» **Task to complete**: In the listing below, locate the line that contains "head_solid, neck_solid, trunk_solid" and the line that contains "import math". Restate word for word those two lines and every line between them, and nothing else.

—————

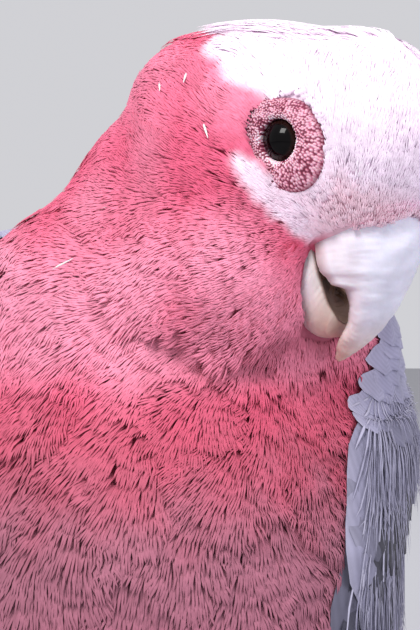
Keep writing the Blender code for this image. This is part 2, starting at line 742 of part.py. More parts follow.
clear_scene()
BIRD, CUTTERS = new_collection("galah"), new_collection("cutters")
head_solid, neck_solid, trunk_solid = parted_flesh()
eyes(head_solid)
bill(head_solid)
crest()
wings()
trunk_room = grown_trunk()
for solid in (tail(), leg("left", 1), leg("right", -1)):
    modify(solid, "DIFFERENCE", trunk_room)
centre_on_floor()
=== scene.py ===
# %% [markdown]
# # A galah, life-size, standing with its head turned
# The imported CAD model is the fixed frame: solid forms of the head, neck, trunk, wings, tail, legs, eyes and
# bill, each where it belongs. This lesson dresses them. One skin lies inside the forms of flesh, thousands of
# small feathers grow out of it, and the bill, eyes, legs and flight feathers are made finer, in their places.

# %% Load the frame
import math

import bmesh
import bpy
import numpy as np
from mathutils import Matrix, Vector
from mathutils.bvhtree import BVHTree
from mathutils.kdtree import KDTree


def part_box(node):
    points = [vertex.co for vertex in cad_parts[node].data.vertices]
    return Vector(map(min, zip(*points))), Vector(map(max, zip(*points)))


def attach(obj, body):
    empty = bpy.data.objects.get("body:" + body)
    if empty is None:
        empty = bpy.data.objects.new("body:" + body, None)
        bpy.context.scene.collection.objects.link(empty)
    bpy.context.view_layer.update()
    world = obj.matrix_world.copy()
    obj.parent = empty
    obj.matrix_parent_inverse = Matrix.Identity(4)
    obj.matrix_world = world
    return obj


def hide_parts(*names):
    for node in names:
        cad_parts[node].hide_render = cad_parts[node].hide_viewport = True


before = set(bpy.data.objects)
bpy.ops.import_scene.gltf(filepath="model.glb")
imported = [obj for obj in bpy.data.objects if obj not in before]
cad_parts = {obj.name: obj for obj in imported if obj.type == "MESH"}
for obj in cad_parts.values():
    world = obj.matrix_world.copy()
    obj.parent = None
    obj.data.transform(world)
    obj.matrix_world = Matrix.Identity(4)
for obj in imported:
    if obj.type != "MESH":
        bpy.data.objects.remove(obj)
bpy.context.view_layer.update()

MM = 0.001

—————

» **The solution**:
head_solid, neck_solid, trunk_solid = parted_flesh()
eyes(head_solid)
bill(head_solid)
crest()
wings()
trunk_room = grown_trunk()
for solid in (tail(), leg("left", 1), leg("right", -1)):
    modify(solid, "DIFFERENCE", trunk_room)
centre_on_floor()
=== scene.py ===
# %% [markdown]
# # A galah, life-size, standing with its head turned
# The imported CAD model is the fixed frame: solid forms of the head, neck, trunk, wings, tail, legs, eyes and
# bill, each where it belongs. This lesson dresses them. One skin lies inside the forms of flesh, thousands of
# small feathers grow out of it, and the bill, eyes, legs and flight feathers are made finer, in their places.

# %% Load the frame
import math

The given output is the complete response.